A govt IT insourcing success story


blog With all of the IT disasters that have come out of the Victorian State Government recently, sometimes it’s hard to believe that anything has gone right recently in the state with regards to government technology use. That’s why we were pleasantly surprised to read this case study published by iTNews today (we recommend you click here for the full article) detailing how utility Yarra Valley Water has successfully switched away from an outsourcing model and brought its IT support in-house. The article states:

“Yarra Valley Water has credited a nine-month “in-sourcing” project for improving its IT project delivery and shaving $2 million off its annual expenditure.”

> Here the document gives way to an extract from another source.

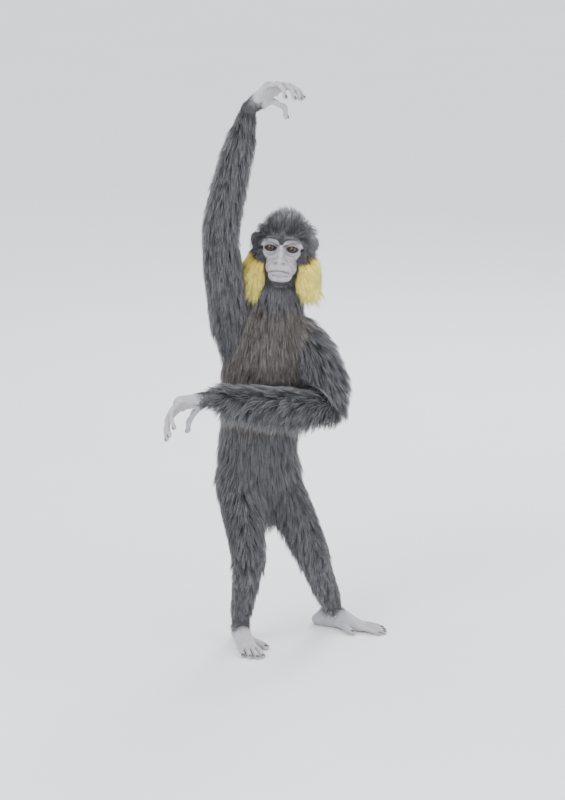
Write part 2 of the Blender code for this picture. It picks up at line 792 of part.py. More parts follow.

When we did an in-depth series (here and here) investigating how the Victorian Government could resolve some of its long-term IT issues, one of the issues which came up again and again was how to source competent staffing resources — whether they be in-house, outsourced or even offshore. Well, it seems at least one agency in the state has managed. Perhaps this is the kind of positive story which could be fed back up the chain through the current review into the state’s IT strategy.


  1. Government and Business find that keeping their own IT staff instead of outsourcing Saves them money and keeps clientbase happy and resolves issues faster.

    News at 11 :)

  2. The only advantage to outsourcing, as with so many things lies with the Lawyers and Accountants.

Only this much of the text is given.